→ Exercise aim:
Repeat exactly the lines from the start of the material below up to and including the "handle_out = 26.7; // [25:0.1:32]" line.

## Start Given data

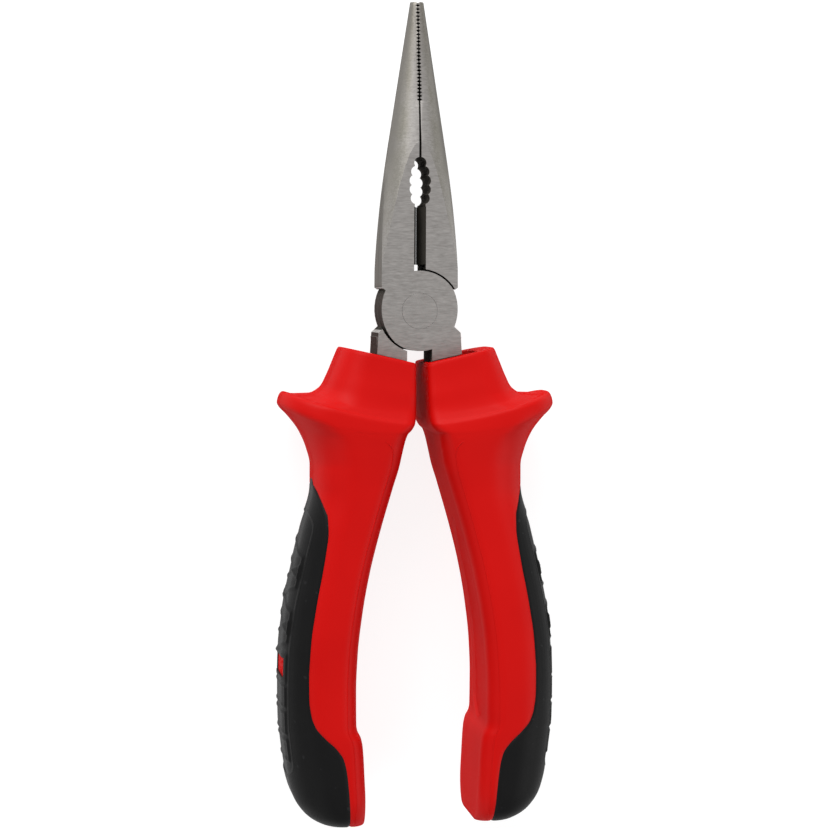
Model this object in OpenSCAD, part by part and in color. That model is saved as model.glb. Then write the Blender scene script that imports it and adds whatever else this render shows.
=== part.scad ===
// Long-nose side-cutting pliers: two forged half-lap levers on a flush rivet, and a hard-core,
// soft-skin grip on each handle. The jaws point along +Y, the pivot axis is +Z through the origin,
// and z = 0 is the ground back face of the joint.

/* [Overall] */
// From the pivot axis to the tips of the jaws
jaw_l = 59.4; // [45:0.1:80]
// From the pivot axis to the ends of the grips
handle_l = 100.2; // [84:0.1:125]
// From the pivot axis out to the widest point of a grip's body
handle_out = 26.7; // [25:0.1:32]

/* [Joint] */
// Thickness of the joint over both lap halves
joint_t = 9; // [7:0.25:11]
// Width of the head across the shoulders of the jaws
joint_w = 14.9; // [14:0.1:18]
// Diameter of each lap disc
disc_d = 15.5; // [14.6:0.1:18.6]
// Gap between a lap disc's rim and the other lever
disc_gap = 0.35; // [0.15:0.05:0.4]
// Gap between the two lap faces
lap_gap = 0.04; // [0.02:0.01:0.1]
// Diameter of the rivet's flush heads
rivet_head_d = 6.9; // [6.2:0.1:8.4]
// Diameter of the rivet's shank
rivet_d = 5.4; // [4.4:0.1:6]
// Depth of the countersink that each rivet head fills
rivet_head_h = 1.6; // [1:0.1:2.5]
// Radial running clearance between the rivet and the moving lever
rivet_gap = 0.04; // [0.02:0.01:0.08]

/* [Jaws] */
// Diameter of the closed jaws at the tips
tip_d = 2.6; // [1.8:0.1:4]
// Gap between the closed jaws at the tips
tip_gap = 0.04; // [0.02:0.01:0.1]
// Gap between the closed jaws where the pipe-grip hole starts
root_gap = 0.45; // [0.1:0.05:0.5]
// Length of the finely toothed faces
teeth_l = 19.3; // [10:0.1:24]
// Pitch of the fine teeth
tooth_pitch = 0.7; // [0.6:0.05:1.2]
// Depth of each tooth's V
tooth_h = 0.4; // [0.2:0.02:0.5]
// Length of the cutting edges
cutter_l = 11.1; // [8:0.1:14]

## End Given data

→ Complete answer:
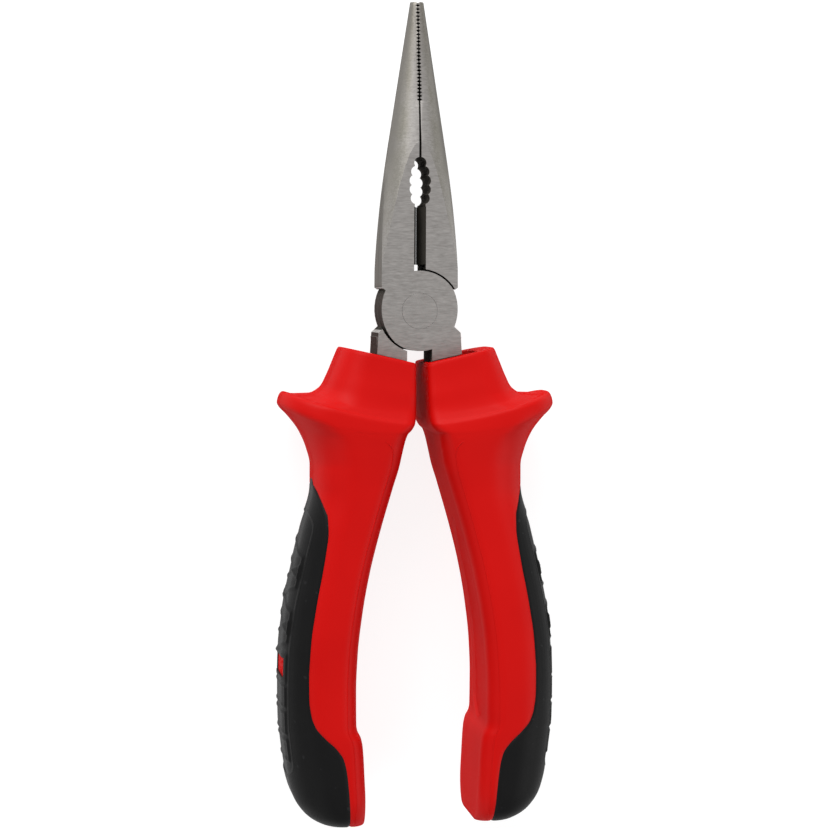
Model this object in OpenSCAD, part by part and in color. That model is saved as model.glb. Then write the Blender scene script that imports it and adds whatever else this render shows.
=== part.scad ===
// Long-nose side-cutting pliers: two forged half-lap levers on a flush rivet, and a hard-core,
// soft-skin grip on each handle. The jaws point along +Y, the pivot axis is +Z through the origin,
// and z = 0 is the ground back face of the joint.

/* [Overall] */
// From the pivot axis to the tips of the jaws
jaw_l = 59.4; // [45:0.1:80]
// From the pivot axis to the ends of the grips
handle_l = 100.2; // [84:0.1:125]
// From the pivot axis out to the widest point of a grip's body
handle_out = 26.7; // [25:0.1:32]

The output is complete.